All that has switched today, at least in some ways. Jews can live, work, and study wherever they want. No formal, legal restrictions still exist. People who have the “I don’t like having you near me” sort of bigotry about Jews are in a dwindling minority now. In place of this is the “your presence threatens my ability to take comfort in my innate religious superiority over you” sort of bigotry. When Christians really dominated and Jews could be openly discriminated against, it was easy to feel superior. It didn’t take any work — you could just look around and everything in the culture told you that you were superior.
Today that’s not the case. Today, if a Christian wants to feel superior to Jews (or non-Christians), they have to work at it. Culture and politics don’t keep reinforcing this belief. So, when Christians who want to feel superior find a place where they can create such reinforcement, they latch on to it like a pit bull. They won’t stand for their local “traditions” being changed in order to accommodate the Jews — otherwise, they won’t still be told that they are supeirior by local government.

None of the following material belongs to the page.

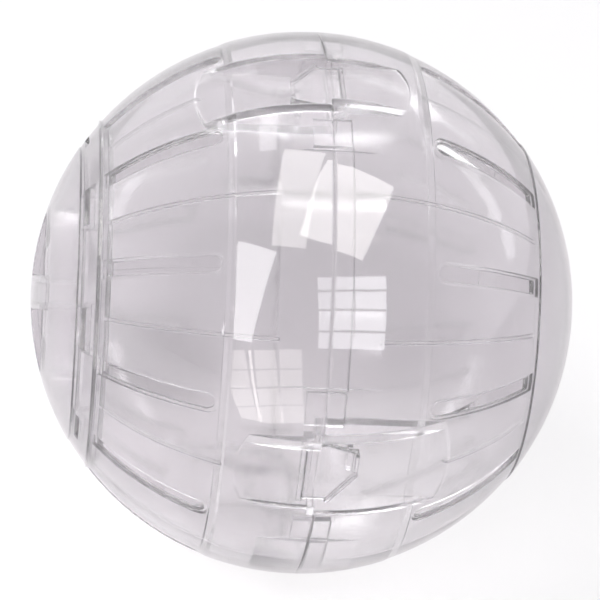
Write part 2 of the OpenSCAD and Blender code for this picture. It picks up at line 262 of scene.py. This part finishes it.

It would be wrong to call this “Antisemitism,” I guess, because it’s not really about Jews or Judaism. As I note above Muslims are targets, too. It’s all about being a religious minority and not being Christian. Doesn’t matter who you are, just so long as you aren’t one of them.
And then there is pastor Hagee of the 18,000 member Cornerstone Church in San Antonio, TX. He is the leader of a growing number of megachurch pastors who are trying to drum up more support for Israel from their ultra-conservative evangelical constituency.
This is hardly motivated by sympathy for the poor Jews who are remotely connected by faith to evangelicals, but by the fact that Hagee & Co. view the current conflict between Israel and Hezbollah as the beginning of the end of times as it is prophecized in the Bible. What the evangelical pastors do not widely advertize is the horrible fate that awaits the Jews when the Messiah will return, at least according to their version of the Scriptures.
The evangelical campaign to support our Jewish friends in Israel is therefore completely self-serving. The Jews are being used to further the evangelical cause and Jesus will take care of the rest.